[Records with modeling code]
---

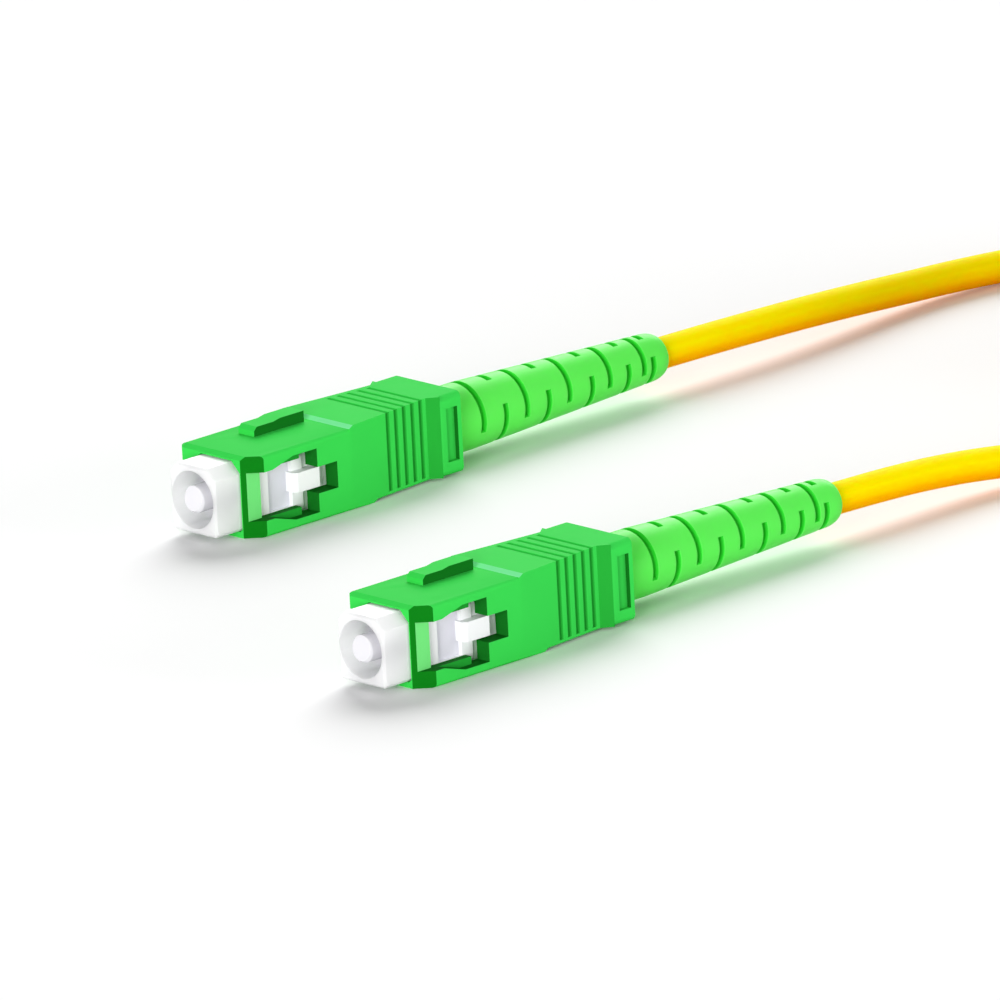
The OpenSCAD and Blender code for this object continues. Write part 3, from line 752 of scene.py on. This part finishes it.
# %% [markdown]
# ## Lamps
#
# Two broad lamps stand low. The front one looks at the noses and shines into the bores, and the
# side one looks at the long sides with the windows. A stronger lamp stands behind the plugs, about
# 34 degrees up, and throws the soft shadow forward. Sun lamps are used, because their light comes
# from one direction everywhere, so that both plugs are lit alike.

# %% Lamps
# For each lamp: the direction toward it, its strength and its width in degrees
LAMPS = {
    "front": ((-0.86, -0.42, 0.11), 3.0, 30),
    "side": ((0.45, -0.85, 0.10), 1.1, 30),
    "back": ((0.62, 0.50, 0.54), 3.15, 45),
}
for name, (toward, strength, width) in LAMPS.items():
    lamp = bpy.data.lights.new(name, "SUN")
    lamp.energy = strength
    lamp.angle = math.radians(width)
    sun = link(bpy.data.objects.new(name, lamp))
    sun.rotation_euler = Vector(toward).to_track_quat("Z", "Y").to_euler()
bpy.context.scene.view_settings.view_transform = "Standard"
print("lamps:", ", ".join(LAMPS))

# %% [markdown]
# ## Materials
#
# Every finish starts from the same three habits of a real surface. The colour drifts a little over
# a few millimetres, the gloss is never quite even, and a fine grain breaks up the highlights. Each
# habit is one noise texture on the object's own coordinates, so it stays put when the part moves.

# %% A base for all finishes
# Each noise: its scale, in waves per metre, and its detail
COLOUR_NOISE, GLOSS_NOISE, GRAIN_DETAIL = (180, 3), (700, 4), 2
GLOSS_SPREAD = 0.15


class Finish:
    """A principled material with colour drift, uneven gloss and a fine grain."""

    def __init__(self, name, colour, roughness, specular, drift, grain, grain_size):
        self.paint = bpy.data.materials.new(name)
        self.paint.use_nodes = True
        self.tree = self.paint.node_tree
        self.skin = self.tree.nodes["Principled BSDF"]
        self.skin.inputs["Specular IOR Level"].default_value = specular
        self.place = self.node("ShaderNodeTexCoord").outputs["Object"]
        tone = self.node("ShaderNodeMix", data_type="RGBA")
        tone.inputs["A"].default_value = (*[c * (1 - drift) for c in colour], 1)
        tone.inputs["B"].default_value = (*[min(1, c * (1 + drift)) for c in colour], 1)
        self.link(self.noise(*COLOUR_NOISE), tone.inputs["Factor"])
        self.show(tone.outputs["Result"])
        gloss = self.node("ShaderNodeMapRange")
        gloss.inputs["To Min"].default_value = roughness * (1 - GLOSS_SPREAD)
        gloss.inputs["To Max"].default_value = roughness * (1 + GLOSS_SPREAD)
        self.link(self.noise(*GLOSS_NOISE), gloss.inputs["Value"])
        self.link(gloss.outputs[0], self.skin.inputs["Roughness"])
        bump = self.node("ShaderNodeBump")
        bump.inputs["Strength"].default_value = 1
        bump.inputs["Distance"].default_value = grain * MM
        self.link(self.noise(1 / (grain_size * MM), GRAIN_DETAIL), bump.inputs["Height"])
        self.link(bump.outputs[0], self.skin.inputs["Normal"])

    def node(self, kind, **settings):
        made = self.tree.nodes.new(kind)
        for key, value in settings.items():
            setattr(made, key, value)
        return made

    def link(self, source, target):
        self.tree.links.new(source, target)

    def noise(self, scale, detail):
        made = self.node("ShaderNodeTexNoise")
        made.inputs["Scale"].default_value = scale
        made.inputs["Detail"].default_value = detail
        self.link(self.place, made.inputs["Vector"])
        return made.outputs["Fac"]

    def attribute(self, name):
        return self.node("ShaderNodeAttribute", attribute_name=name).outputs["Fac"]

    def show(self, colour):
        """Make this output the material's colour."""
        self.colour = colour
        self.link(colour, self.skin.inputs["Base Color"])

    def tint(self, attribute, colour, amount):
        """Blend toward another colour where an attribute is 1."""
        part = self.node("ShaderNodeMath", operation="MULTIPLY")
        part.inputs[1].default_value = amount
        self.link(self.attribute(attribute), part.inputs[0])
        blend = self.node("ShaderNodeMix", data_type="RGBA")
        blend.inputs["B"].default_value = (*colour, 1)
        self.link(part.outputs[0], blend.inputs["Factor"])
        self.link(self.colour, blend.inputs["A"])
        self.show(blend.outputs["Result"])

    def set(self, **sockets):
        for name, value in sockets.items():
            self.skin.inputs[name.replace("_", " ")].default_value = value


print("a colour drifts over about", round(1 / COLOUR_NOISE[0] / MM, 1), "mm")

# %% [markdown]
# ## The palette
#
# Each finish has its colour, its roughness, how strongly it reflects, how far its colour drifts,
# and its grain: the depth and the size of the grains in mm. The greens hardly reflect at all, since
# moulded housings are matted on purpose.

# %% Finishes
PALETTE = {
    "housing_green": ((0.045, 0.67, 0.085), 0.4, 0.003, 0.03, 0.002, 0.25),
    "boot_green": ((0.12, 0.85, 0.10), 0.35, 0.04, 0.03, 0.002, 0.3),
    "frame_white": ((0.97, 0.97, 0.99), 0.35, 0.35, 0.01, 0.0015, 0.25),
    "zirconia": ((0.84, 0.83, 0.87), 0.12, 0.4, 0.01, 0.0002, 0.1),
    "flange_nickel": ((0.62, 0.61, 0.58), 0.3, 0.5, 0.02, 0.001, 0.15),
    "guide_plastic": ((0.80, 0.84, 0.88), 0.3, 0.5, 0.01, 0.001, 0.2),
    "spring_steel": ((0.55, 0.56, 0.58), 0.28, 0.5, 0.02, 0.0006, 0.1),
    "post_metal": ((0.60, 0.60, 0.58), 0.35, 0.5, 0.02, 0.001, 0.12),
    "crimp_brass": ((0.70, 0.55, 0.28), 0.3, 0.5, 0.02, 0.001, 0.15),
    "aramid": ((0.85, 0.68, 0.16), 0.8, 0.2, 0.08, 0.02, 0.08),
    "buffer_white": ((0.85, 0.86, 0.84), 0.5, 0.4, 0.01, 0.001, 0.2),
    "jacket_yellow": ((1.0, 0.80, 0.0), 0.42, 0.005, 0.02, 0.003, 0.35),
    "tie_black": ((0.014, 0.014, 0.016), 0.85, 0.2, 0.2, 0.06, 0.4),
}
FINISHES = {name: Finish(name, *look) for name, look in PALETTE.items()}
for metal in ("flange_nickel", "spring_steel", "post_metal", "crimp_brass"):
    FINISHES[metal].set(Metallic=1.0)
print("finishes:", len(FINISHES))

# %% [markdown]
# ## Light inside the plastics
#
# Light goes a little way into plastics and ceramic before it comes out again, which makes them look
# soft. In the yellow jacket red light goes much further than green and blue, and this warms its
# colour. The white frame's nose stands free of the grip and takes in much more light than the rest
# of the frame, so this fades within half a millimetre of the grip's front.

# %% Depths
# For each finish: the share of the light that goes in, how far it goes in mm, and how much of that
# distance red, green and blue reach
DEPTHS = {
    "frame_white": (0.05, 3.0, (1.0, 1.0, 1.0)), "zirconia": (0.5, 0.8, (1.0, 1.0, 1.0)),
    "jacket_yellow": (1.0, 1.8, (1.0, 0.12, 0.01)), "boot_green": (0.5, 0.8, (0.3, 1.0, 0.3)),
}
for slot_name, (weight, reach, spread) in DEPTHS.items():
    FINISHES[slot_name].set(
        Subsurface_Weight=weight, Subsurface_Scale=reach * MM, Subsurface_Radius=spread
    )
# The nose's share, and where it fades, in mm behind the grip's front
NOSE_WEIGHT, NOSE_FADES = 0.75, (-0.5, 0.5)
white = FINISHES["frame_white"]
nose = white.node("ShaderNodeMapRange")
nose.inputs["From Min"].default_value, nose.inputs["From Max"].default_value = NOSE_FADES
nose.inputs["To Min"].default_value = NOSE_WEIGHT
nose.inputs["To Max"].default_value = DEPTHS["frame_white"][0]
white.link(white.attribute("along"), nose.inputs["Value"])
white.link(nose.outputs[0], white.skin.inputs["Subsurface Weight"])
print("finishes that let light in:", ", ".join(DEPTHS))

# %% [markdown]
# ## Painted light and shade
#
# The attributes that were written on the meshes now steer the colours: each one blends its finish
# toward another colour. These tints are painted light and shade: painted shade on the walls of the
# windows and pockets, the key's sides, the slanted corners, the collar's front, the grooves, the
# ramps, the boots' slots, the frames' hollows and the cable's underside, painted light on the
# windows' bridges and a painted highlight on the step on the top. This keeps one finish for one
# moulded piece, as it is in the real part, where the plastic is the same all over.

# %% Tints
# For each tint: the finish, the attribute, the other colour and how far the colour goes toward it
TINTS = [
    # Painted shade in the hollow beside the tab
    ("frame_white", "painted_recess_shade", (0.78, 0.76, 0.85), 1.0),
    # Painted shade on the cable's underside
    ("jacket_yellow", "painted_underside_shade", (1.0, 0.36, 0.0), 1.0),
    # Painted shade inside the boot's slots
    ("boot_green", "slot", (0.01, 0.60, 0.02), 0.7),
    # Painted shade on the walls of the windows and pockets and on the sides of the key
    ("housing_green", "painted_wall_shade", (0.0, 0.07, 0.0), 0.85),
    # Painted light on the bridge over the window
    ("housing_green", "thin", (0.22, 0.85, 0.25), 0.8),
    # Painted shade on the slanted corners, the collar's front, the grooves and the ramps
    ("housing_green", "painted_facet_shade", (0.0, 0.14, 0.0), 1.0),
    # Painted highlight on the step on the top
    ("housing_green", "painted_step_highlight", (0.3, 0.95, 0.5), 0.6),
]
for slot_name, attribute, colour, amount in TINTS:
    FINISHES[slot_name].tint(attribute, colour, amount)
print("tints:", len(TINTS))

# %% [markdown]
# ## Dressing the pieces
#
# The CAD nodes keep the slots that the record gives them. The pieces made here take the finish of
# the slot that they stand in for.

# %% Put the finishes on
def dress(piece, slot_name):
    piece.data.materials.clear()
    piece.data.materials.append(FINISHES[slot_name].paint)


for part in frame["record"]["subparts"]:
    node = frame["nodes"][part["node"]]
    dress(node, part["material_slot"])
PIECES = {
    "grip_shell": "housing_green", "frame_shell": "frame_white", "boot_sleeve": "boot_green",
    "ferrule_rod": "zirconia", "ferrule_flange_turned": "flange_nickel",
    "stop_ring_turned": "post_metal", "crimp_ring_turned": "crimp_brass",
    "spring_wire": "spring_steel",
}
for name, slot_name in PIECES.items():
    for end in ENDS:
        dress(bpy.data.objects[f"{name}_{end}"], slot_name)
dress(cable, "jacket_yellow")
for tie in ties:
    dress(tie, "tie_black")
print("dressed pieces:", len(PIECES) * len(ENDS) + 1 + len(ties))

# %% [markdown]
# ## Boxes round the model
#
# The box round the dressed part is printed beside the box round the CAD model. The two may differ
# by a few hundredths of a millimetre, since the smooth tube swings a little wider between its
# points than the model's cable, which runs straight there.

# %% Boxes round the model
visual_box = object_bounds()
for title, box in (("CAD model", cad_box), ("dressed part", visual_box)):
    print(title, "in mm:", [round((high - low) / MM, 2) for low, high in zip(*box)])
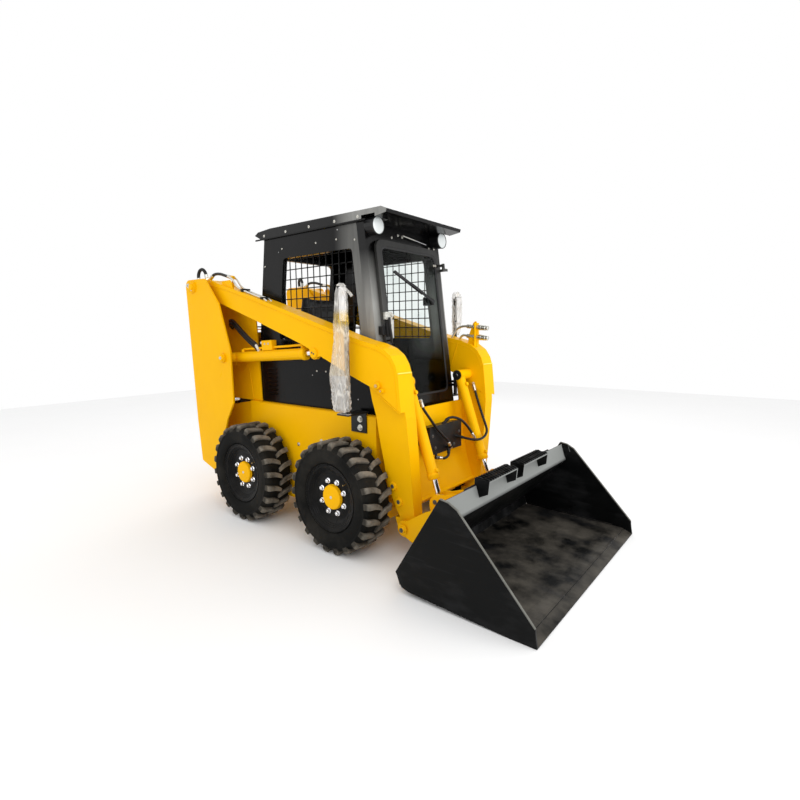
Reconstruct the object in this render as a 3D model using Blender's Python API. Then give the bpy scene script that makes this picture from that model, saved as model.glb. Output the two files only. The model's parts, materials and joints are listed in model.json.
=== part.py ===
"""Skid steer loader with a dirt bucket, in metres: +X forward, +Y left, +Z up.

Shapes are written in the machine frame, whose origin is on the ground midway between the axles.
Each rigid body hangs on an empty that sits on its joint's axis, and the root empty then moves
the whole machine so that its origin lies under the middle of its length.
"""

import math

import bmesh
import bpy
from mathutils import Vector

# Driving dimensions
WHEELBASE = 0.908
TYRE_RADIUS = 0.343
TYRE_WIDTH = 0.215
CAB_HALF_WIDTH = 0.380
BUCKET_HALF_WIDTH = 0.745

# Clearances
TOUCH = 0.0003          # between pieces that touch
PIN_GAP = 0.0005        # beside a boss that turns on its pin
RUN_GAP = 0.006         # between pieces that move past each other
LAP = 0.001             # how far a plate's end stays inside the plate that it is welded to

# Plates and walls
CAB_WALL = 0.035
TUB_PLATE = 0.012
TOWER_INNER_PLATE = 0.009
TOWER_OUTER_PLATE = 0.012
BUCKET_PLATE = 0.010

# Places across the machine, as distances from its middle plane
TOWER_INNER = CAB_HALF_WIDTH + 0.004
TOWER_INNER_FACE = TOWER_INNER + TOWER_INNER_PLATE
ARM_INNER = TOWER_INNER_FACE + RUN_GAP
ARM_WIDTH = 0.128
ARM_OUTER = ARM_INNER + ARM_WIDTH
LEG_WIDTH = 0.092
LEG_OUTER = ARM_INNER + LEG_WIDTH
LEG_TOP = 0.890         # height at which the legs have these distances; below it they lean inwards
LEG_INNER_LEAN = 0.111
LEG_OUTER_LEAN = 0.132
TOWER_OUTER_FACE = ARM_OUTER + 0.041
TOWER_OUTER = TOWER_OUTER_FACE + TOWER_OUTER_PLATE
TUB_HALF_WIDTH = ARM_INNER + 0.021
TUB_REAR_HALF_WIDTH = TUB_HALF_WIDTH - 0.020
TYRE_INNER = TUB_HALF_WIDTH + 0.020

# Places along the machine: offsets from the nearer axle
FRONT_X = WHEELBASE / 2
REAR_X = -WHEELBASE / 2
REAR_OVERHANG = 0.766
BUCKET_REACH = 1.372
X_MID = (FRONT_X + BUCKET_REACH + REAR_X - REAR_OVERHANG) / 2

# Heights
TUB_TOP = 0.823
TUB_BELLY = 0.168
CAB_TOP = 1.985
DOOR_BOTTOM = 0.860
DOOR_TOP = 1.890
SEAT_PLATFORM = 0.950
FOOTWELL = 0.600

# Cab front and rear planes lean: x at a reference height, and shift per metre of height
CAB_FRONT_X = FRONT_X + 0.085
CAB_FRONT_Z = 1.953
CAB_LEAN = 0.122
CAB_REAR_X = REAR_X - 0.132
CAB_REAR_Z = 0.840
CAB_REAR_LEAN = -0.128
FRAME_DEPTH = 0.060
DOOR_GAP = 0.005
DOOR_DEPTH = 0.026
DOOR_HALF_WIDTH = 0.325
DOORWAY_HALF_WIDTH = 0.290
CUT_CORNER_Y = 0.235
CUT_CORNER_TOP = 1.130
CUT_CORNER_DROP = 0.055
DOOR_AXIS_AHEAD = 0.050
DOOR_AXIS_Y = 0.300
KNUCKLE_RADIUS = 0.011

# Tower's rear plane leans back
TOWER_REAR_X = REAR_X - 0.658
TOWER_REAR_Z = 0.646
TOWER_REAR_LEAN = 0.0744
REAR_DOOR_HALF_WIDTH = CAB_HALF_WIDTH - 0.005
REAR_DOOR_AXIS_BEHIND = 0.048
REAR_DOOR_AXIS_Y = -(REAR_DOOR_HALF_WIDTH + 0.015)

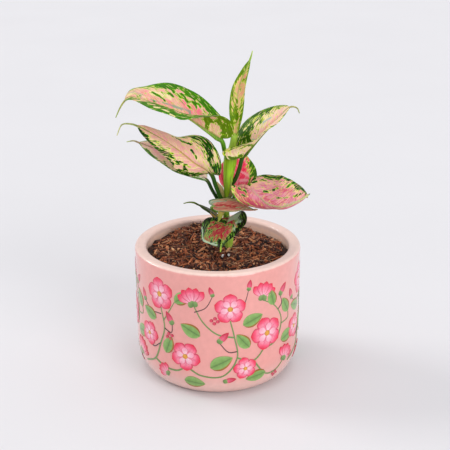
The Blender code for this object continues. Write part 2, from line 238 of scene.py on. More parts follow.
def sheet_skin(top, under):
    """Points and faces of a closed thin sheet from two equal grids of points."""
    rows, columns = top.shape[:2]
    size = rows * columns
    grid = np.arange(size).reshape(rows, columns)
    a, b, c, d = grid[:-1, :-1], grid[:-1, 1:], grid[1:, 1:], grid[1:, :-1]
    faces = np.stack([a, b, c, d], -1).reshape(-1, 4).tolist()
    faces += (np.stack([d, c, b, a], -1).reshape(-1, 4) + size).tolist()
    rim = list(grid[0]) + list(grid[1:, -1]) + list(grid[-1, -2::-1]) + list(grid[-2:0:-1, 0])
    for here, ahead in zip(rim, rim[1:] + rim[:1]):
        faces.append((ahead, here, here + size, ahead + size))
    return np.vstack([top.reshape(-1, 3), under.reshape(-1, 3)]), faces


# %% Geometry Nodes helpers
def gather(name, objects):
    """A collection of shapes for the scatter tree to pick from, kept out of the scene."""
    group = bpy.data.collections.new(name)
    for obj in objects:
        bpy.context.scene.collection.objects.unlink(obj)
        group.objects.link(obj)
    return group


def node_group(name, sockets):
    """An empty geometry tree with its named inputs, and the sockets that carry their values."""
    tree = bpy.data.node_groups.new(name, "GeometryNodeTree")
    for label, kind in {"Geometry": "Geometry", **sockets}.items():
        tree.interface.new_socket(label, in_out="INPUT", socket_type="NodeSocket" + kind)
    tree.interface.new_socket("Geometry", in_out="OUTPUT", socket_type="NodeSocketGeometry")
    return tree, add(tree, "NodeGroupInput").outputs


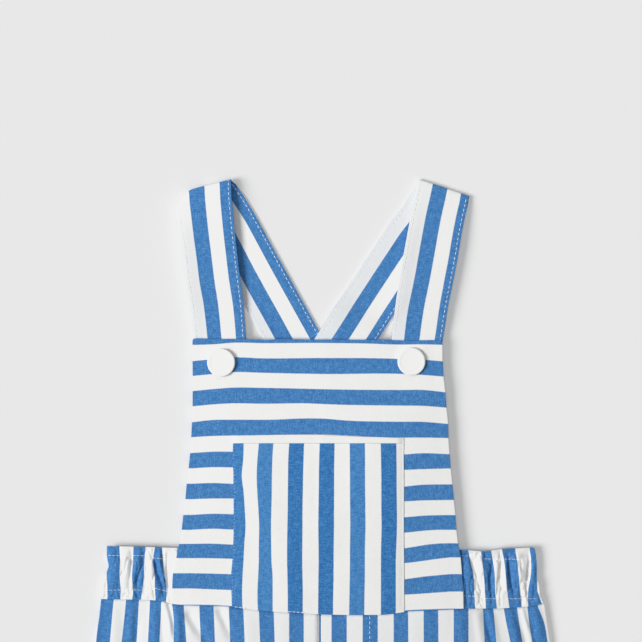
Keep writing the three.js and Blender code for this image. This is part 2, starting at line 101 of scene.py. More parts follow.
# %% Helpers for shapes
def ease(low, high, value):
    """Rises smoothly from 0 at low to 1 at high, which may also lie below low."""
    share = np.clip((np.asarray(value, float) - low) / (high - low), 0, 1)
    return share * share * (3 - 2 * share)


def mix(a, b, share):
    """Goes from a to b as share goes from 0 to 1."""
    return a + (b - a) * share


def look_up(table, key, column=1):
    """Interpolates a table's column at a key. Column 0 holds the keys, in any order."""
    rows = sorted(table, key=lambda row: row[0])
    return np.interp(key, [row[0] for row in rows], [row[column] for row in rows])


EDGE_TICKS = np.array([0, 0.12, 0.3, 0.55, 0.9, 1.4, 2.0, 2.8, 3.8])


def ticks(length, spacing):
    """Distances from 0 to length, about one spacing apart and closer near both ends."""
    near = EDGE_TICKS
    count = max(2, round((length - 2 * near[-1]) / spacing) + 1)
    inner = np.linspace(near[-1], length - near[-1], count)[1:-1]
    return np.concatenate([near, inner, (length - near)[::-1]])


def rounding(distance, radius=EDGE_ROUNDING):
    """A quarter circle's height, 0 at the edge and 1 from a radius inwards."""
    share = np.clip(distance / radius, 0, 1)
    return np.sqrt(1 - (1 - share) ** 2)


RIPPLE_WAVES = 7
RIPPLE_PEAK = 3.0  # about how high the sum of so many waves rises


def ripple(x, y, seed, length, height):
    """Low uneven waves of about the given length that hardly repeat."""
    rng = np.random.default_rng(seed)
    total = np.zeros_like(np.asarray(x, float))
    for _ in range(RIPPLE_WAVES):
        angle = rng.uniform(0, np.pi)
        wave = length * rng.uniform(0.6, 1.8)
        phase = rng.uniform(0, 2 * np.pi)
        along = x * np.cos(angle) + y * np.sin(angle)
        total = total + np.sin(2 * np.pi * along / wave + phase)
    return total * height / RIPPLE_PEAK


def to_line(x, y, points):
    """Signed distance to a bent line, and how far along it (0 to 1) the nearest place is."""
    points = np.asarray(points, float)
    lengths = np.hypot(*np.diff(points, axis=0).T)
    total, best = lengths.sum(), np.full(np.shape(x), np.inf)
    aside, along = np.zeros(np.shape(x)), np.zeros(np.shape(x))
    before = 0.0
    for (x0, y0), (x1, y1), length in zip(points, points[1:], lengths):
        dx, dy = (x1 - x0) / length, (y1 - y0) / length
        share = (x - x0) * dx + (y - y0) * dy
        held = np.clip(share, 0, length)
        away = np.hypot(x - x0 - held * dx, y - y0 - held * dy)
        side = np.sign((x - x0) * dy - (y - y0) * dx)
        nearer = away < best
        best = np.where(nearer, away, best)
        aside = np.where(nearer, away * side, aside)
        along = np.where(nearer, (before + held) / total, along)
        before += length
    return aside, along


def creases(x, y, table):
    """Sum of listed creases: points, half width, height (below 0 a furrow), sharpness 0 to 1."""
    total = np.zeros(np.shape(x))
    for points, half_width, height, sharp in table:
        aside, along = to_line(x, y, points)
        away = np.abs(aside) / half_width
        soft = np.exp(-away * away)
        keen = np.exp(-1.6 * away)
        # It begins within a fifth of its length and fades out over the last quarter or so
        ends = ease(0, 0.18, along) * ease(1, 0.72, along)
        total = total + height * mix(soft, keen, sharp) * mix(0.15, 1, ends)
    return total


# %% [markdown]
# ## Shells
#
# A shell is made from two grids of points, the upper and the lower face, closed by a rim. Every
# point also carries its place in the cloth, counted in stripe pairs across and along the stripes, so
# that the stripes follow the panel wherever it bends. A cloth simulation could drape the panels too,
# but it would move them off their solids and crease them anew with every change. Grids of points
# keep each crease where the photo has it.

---

YOUR GOAL:
Quote word for word the lines from the line holding "Reconstruct the object" through the line holding "BUCKET_PLATE = 0.010"; include both of those lines and add nothing.

SOLUTION FOR THIS TASK:
Reconstruct the object in this render as a 3D model using Blender's Python API. Then give the bpy scene script that makes this picture from that model, saved as model.glb. Output the two files only. The model's parts, materials and joints are listed in model.json.
=== part.py ===
"""Skid steer loader with a dirt bucket, in metres: +X forward, +Y left, +Z up.

Shapes are written in the machine frame, whose origin is on the ground midway between the axles.
Each rigid body hangs on an empty that sits on its joint's axis, and the root empty then moves
the whole machine so that its origin lies under the middle of its length.
"""

import math

import bmesh
import bpy
from mathutils import Vector

# Driving dimensions
WHEELBASE = 0.908
TYRE_RADIUS = 0.343
TYRE_WIDTH = 0.215
CAB_HALF_WIDTH = 0.380
BUCKET_HALF_WIDTH = 0.745

# Clearances
TOUCH = 0.0003          # between pieces that touch
PIN_GAP = 0.0005        # beside a boss that turns on its pin
RUN_GAP = 0.006         # between pieces that move past each other
LAP = 0.001             # how far a plate's end stays inside the plate that it is welded to

# Plates and walls
CAB_WALL = 0.035
TUB_PLATE = 0.012
TOWER_INNER_PLATE = 0.009
TOWER_OUTER_PLATE = 0.012
BUCKET_PLATE = 0.010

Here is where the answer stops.